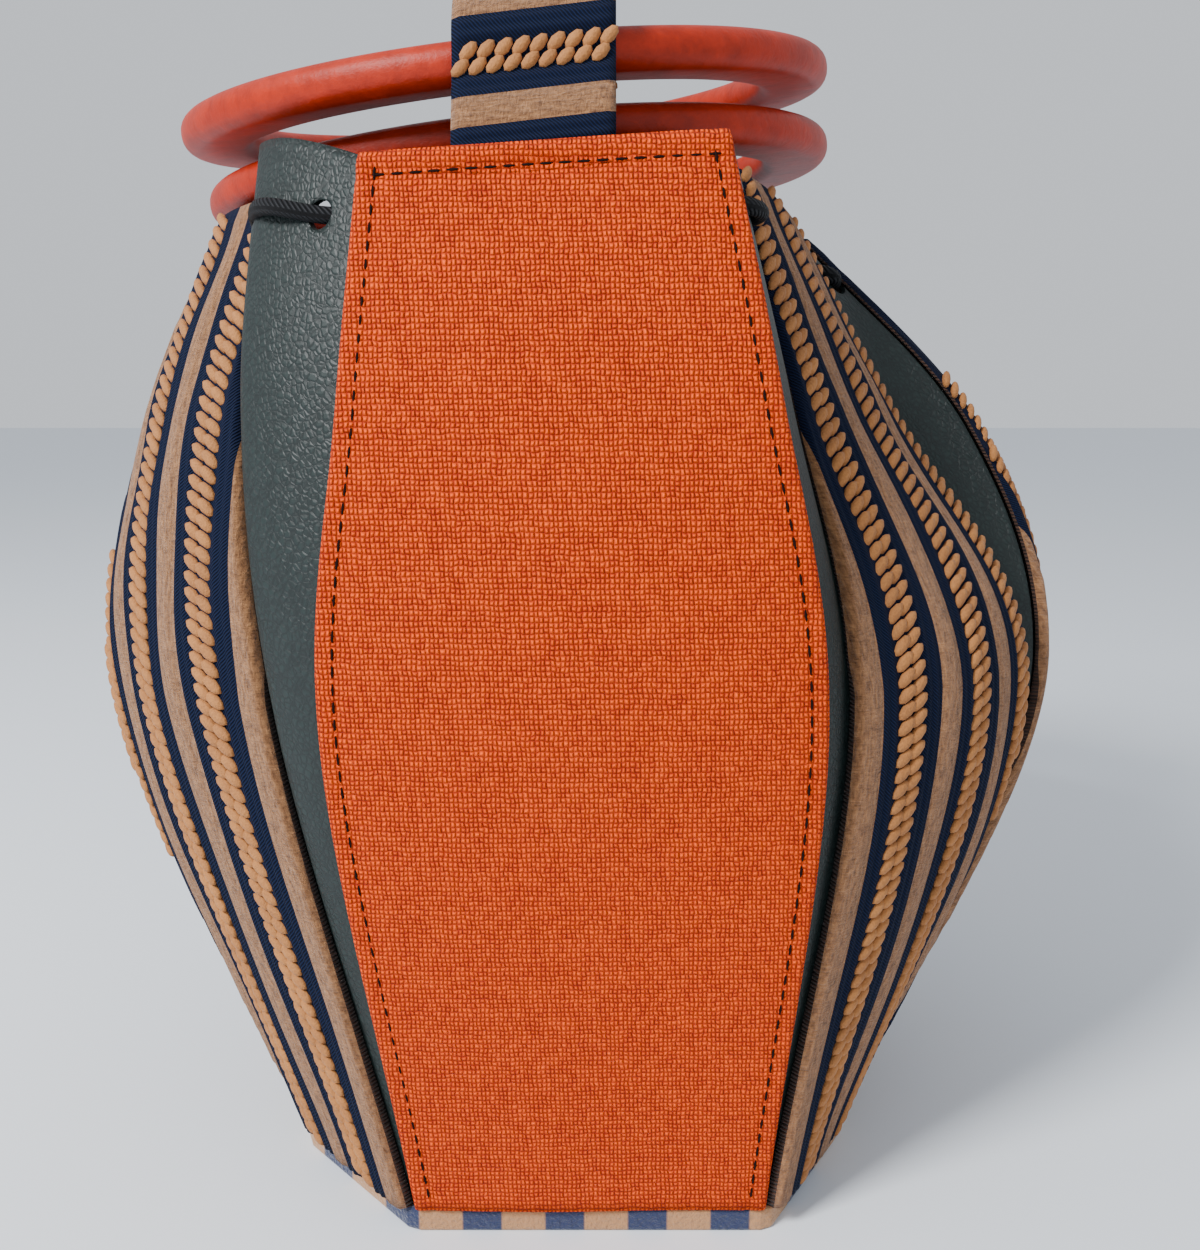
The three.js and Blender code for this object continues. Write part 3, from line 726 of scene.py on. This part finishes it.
def stripe_height(kind, step, t):
    """How high the cloth stands in mm, at the share t across a stripe."""
    if kind == "chenille":
        return 0.35 + 0.75 * math.sin(math.pi * t) ** 0.6 + (0.12 if step in (2, 6) else 0)
    if kind == "navy":
        return 0.2 + 0.62 * abs(math.sin(2 * math.pi * t)) ** 0.7
    return BRAID_GROUND


def relief(width_mm, first=0):
    """Columns of the cloth from place 0 to width_mm: place, height and finish, and the braids."""
    places, heights, kinds, braids = [], [], [], []
    start, i = 0.0, first
    while start < width_mm:
        kind, width = STRIPES[i % len(STRIPES)]
        steps = COLUMNS[kind]
        for step in range(steps):
            t = (step + 0.5) / steps
            places.append(start + t * width)
            heights.append(stripe_height(kind, step, t))
            kinds.append(CHENILLE if kind == "chenille" else NAVY)
        if kind == "braid":
            braids.append(start + width / 2)
        start += width
        i += 1
    return np.array(places), np.array(heights), kinds, braids


def striped_places(k, row, v, places):
    """Shares across panel k for places in the cloth, and which of them lie on the panel."""
    side, cut = PANELS[k][2:]
    if side == "middle":
        low = (FULL_WIDTHS[k] - row.width) / 2
    else:
        low = max(0, spline(cut, v))
    inside = (np.asarray(places) - low) / row.width
    held = np.clip(inside, 0, 1)
    return (1 - held if side == "end" else held), (inside > 0.015) & (inside < 0.985)


def striped_panel(k):
    name, _, side, _ = PANELS[k]
    places, heights, kinds, braids = relief(FULL_WIDTHS[k] + 3)
    outer, inner, uv = [], [], []
    for v in levels:
        row = PanelRow(k, v)
        shares, _ = striped_places(k, row, v, places)
        from_side = np.minimum(shares, 1 - shares) * row.width
        lift = heights * np.clip(from_side / 0.8, 0, 1) * min(1, (1.001 - v) * 40)
        pucker = PUCKER * np.sin(26 * v + places * 0.2)
        outer.append(row.at(shares, rolled(from_side) - lift - pucker * np.clip(from_side / 6, 0, 1)))
        inner.append(row.at(shares, np.full(len(shares), CLOTH_THICK)))
        uv.append(np.column_stack([places, outer[-1][:, 2]]))
    outer, inner, uv = (np.array(grid) for grid in (outer, inner, uv))
    if side == "end":
        outer, inner, uv, kinds = outer[:, ::-1], inner[:, ::-1], uv[:, ::-1], kinds[::-1]
    piece = wall(f"cloth_{name}", outer, inner, uv, [chenille, navy_cord, inside_shade_cloth], kinds)
    finish_piece(piece, f"panel_{name}")
    braid_lobes(k, braids)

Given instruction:
Set down verbatim only the lines between the start of the data above and the line with "return BRAID_GROUND", both boundaries included.

Correct result:
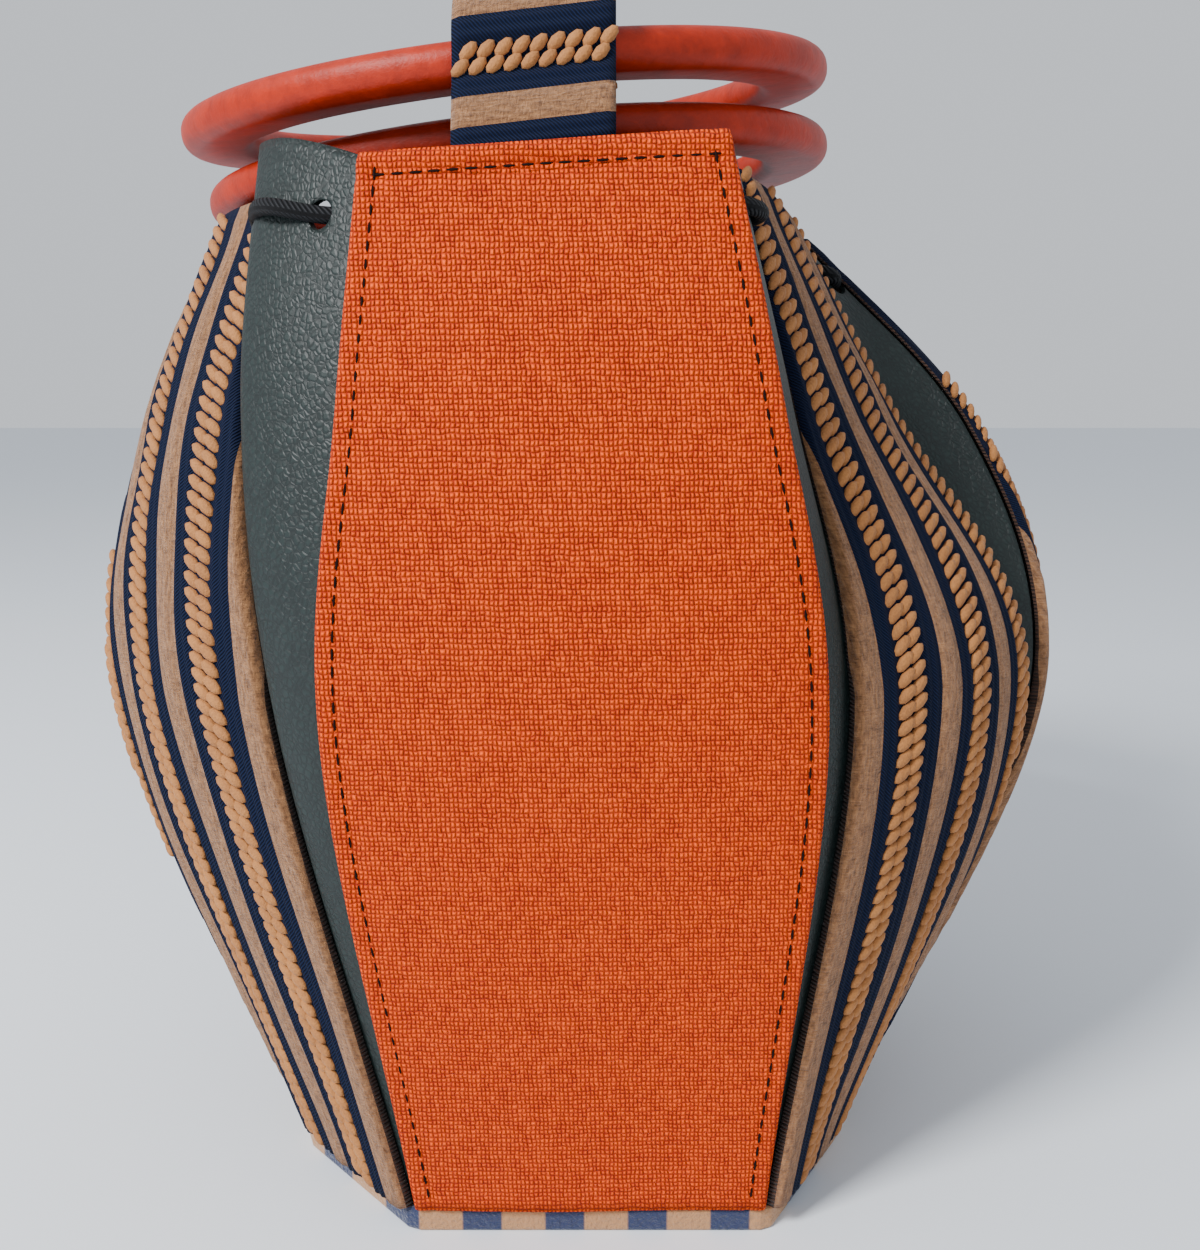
The three.js and Blender code for this object continues. Write part 3, from line 726 of scene.py on. This part finishes it.
def stripe_height(kind, step, t):
    """How high the cloth stands in mm, at the share t across a stripe."""
    if kind == "chenille":
        return 0.35 + 0.75 * math.sin(math.pi * t) ** 0.6 + (0.12 if step in (2, 6) else 0)
    if kind == "navy":
        return 0.2 + 0.62 * abs(math.sin(2 * math.pi * t)) ** 0.7
    return BRAID_GROUND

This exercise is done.